When Neto died (10 September 1979), Lara was the highest member of the political bureau and vice-president of the MPLA. With this, he assumed, on an interim basis, the functions of president of the party, and by extension president of the country for 10 days (10 September to 20 September 1979). He urgently convened the 2nd MPLA Congress on 11 September 1979, working hard for the election of Jose Eduardo dos Santos, which occurred on 20 September of that same year – he declined the offer to take over the leadership of the country. In 1985, Angolan President José Eduardo dos Santos removed him from the MPLA’s political bureau, remaining only on the party’s central committee, in what was seen as an internal political purge against adversaries.

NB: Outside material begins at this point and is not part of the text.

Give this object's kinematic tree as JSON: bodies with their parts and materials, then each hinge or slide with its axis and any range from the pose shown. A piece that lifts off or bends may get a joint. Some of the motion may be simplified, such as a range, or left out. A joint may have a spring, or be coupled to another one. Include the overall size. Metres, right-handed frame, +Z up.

He was a member of the Angolan parliament from independence until 1992 when he left public life. After leaving a political career, Lara dedicated himself to organising the historical and documental collection about the independence process and the formation of Angola, through the Tchiweka Documentation Association (ATD). Shortly before his passing, he released his memoir “For a broad movement…”, with a preface by his wife Ruth. He died in the Angolan capital on 27 February 2016, aged 86 years. Lucio Lara’s leftist theoretical thoughts and inquiries were piercing and embraceable. If at the beginning of the Angolan revolution the MPLA was regarded as a radical leftist movement, then Lucio Lara was dfinetely its chief ideologue and theoretical architect – he was the movement’s ideological moral guardian. The German philosopher Nietzsche was to remark: “Many die too late, and a few die too early…therefore die at the right time (italics mine).” Lucio Lara lived and died for “…a broad movement…” to borrow a phrase from the title of his memoir.